WHAT YOU HAVE TO DO »
Output, please, exactly those lines of the listing that come before the line with "from mathutils import Matrix, Vector", along with that line itself.

──────── SOURCE RECORDS

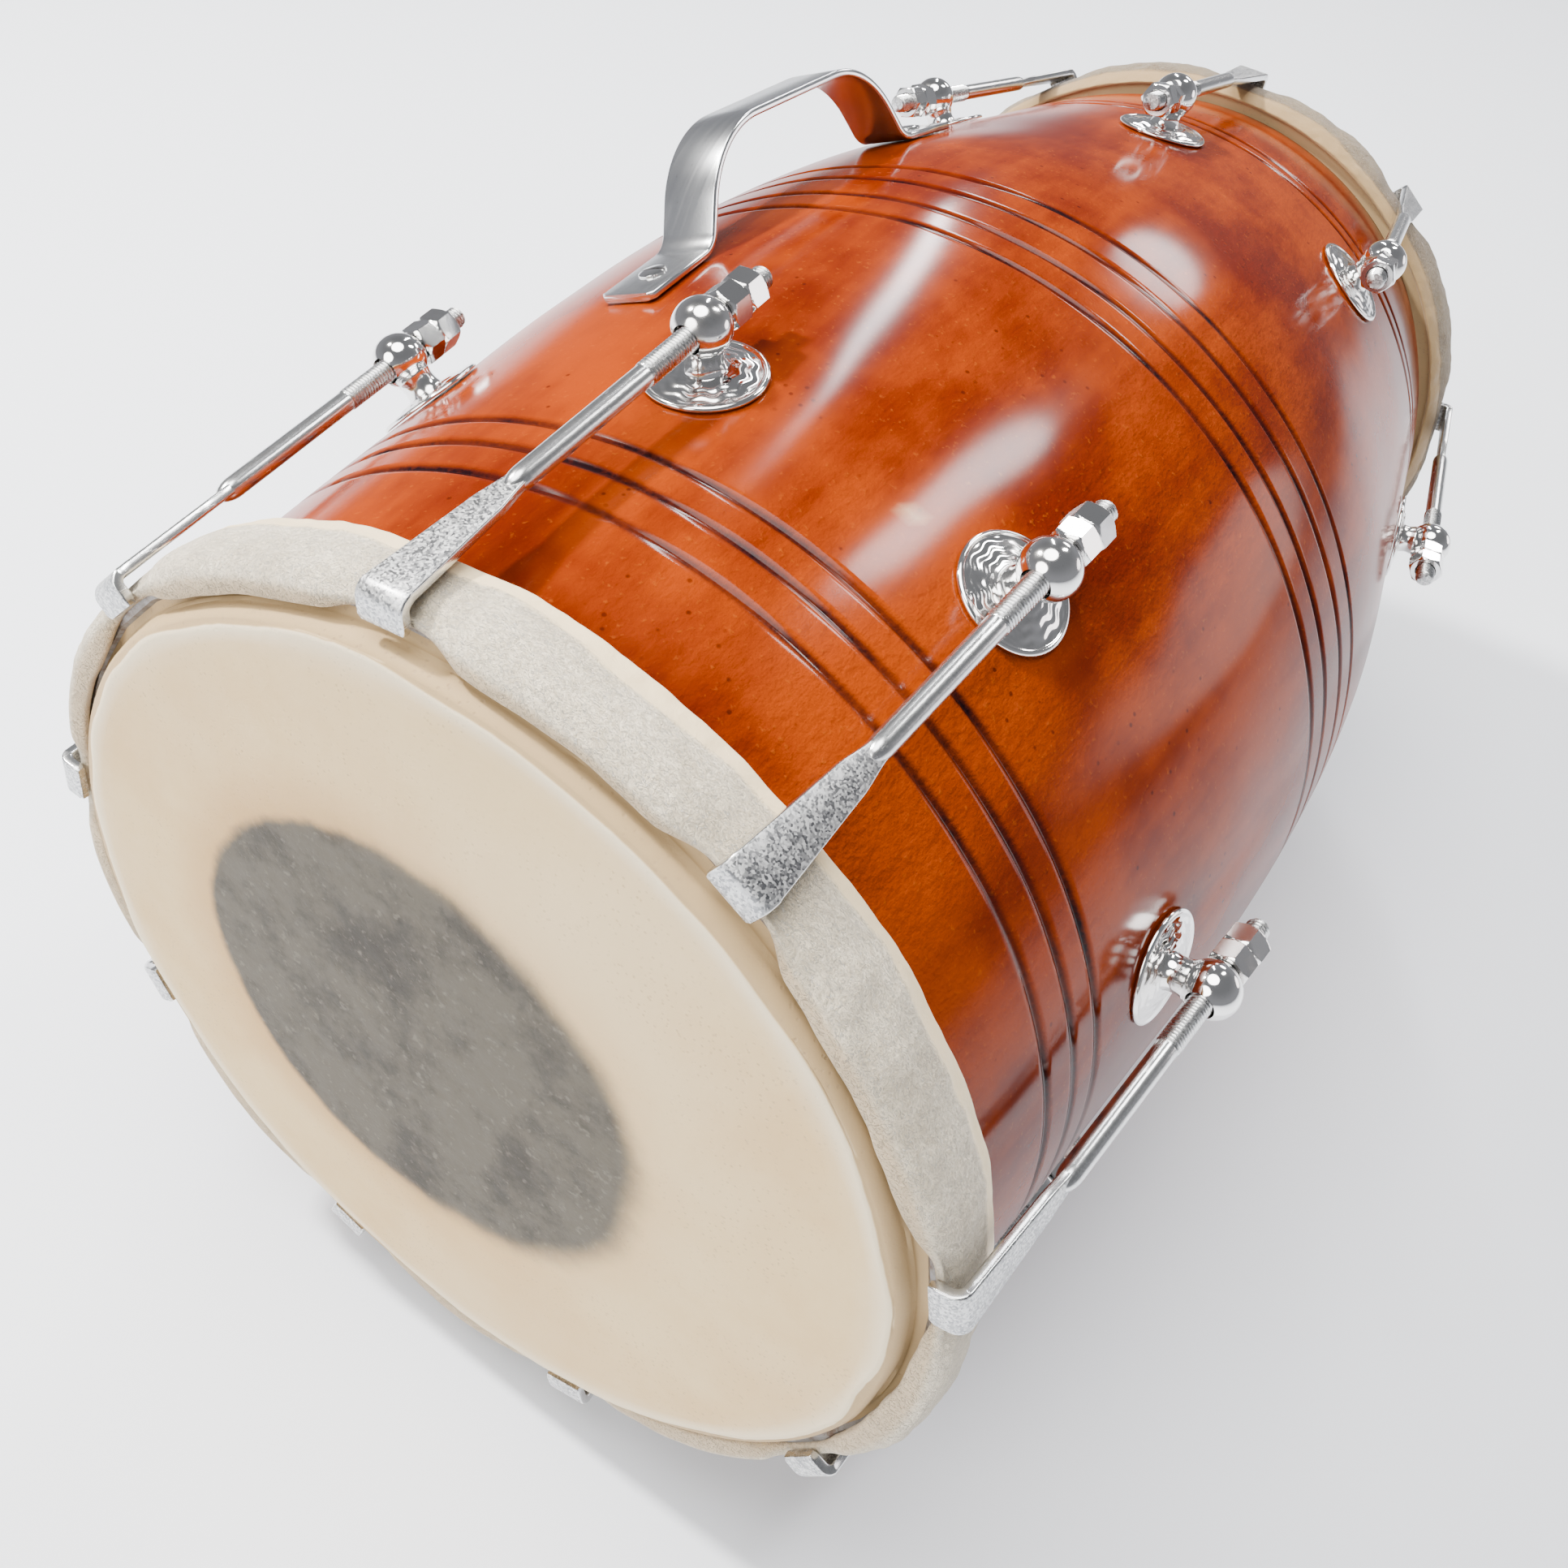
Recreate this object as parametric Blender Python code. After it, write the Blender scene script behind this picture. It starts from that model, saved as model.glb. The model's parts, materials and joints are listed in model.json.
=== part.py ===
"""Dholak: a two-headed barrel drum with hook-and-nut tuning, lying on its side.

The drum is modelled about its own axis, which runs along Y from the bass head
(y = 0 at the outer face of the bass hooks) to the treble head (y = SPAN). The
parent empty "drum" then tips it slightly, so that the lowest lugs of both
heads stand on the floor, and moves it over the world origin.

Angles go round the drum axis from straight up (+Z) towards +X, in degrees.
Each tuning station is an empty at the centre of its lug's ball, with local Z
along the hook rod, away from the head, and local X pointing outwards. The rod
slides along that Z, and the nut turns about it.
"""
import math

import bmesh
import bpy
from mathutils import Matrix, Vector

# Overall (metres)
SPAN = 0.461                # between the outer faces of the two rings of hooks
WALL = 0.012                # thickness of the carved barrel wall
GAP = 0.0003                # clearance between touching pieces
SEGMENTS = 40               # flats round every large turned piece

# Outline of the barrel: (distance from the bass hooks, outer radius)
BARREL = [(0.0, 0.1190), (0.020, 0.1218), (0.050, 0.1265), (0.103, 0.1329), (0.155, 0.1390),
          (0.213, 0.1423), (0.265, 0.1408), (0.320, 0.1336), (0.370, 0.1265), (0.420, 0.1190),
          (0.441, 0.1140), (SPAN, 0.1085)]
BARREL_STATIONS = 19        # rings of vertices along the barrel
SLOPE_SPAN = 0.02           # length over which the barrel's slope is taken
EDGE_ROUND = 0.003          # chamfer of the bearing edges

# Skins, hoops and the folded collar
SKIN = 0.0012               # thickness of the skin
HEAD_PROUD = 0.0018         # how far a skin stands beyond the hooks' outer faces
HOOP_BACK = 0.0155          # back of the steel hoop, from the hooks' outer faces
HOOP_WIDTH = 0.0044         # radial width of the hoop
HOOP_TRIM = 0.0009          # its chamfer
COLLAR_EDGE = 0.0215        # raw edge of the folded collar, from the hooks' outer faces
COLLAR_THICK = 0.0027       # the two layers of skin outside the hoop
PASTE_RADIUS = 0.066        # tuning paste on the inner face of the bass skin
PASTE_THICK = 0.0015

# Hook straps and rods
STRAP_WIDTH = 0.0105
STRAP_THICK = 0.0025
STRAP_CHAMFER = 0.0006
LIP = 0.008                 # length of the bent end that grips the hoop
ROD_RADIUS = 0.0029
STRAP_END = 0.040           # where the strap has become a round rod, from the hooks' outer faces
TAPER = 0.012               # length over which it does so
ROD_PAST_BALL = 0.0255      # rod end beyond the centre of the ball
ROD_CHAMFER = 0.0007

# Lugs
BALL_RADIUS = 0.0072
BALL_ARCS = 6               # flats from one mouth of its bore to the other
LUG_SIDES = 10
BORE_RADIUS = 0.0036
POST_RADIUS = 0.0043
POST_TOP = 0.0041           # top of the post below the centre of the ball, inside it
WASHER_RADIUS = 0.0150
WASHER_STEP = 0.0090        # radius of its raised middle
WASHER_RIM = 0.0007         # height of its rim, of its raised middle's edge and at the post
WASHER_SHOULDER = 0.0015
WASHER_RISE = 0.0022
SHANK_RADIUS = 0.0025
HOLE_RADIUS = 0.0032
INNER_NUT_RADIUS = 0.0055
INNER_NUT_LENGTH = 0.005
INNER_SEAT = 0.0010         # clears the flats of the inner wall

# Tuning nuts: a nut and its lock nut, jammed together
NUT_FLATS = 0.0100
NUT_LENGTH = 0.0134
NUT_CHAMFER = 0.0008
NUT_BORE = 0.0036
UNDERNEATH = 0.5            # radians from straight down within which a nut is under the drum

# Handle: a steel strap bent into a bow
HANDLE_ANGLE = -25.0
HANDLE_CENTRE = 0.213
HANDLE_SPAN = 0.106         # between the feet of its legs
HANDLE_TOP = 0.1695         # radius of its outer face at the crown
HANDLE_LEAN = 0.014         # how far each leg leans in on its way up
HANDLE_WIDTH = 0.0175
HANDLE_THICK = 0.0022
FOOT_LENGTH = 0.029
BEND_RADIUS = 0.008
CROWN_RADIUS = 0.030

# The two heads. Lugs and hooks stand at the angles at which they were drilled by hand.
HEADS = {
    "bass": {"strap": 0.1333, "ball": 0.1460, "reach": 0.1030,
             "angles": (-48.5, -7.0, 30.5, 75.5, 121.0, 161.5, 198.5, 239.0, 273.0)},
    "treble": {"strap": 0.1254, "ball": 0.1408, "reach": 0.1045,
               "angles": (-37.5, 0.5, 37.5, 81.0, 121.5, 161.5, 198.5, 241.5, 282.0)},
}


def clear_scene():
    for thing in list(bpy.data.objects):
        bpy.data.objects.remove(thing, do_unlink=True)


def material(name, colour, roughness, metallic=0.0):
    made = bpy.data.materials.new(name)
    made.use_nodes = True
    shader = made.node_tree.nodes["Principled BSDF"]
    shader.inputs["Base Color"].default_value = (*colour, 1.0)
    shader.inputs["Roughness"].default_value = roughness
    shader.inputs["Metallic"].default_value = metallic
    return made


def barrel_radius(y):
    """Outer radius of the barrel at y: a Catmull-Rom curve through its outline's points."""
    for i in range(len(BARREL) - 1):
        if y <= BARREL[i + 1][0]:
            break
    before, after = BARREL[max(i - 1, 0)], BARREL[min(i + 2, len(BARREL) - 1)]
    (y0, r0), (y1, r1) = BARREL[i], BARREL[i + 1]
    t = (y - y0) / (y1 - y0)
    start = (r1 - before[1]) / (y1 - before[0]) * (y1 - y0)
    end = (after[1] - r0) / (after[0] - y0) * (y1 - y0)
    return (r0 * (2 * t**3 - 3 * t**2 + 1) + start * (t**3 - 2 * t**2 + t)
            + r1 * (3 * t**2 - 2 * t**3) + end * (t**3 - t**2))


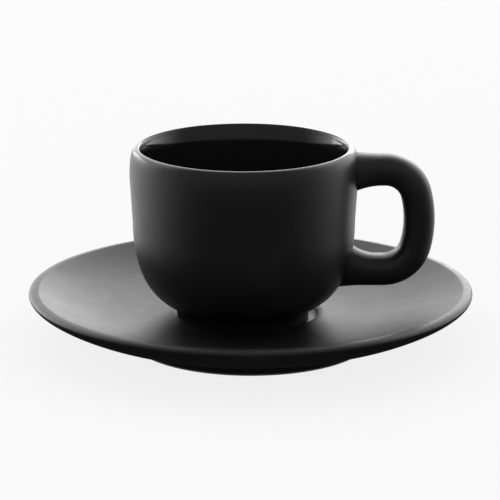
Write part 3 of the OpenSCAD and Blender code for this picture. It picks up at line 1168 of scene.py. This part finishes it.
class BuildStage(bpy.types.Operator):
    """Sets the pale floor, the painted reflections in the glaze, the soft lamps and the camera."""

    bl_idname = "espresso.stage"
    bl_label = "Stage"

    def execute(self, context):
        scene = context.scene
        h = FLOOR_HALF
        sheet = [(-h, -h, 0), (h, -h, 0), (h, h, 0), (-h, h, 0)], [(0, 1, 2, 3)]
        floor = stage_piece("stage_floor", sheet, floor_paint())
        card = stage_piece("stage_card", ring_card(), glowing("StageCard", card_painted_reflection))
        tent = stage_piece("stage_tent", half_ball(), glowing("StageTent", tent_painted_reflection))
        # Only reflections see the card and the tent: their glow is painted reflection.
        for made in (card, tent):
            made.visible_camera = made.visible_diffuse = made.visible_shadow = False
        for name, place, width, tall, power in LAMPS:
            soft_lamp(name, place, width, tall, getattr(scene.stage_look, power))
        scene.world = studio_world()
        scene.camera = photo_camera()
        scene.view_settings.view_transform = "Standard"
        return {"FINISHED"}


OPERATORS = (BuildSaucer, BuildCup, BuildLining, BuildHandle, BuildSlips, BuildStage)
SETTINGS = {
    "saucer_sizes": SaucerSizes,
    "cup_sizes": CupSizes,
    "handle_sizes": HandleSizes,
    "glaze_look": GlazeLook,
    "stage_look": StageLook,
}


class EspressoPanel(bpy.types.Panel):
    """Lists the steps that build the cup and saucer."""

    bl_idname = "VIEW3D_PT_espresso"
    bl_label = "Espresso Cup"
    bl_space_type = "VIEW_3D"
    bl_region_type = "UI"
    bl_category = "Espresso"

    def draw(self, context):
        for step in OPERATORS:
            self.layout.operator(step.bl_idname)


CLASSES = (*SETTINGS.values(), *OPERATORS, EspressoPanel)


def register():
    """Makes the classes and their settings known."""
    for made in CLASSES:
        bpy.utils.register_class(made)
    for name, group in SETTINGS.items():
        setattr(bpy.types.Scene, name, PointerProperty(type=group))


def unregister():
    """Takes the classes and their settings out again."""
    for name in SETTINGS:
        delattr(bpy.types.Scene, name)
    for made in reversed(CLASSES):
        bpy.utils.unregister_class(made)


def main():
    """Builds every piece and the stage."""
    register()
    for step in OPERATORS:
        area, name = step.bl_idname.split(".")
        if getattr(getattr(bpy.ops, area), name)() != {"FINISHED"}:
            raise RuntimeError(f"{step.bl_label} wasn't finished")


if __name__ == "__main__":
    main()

────────────────

SOLUTION TO THE EXERCISE »
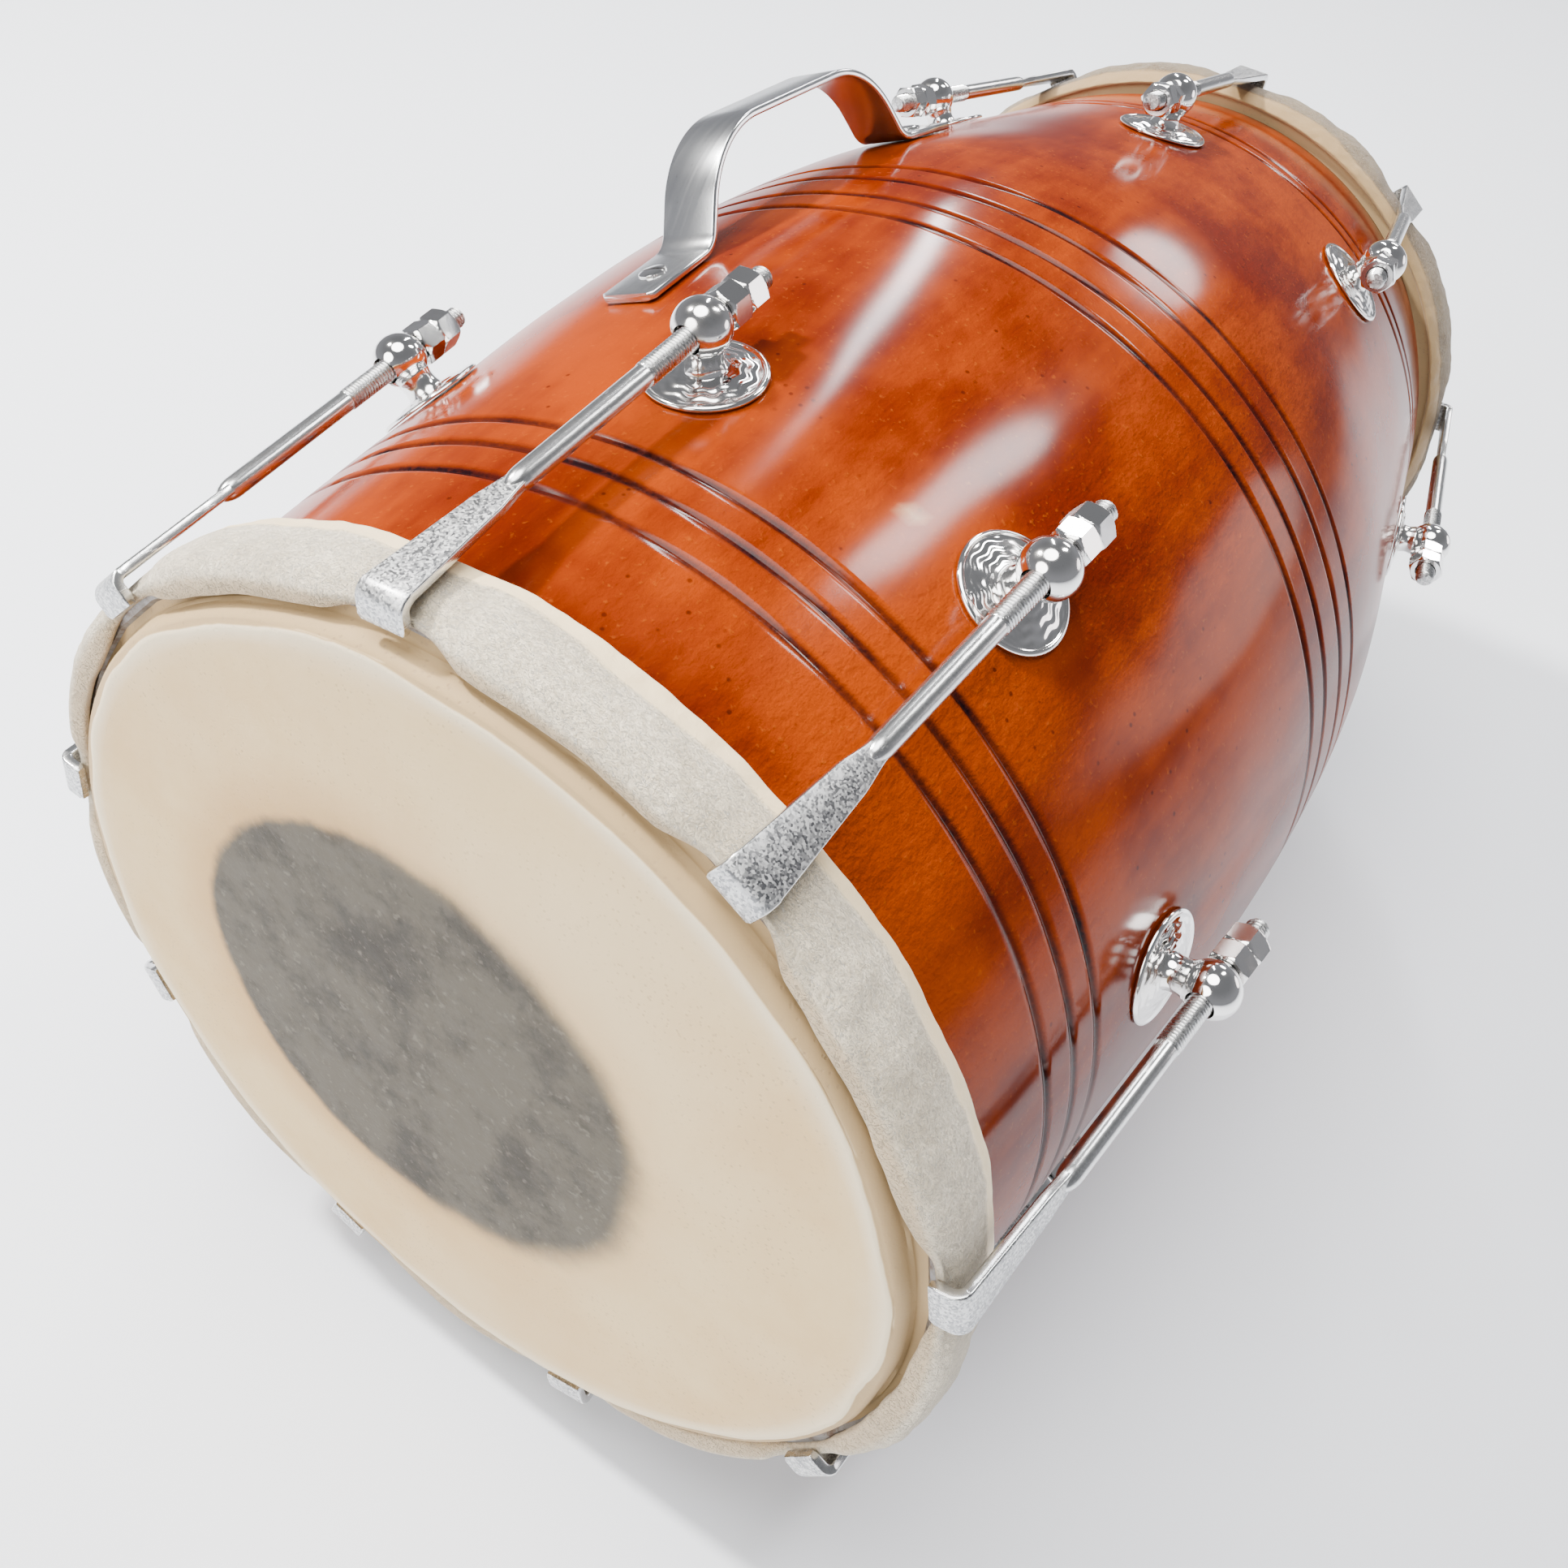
Recreate this object as parametric Blender Python code. After it, write the Blender scene script behind this picture. It starts from that model, saved as model.glb. The model's parts, materials and joints are listed in model.json.
=== part.py ===
"""Dholak: a two-headed barrel drum with hook-and-nut tuning, lying on its side.

The drum is modelled about its own axis, which runs along Y from the bass head
(y = 0 at the outer face of the bass hooks) to the treble head (y = SPAN). The
parent empty "drum" then tips it slightly, so that the lowest lugs of both
heads stand on the floor, and moves it over the world origin.

Angles go round the drum axis from straight up (+Z) towards +X, in degrees.
Each tuning station is an empty at the centre of its lug's ball, with local Z
along the hook rod, away from the head, and local X pointing outwards. The rod
slides along that Z, and the nut turns about it.
"""
import math

import bmesh
import bpy
from mathutils import Matrix, Vector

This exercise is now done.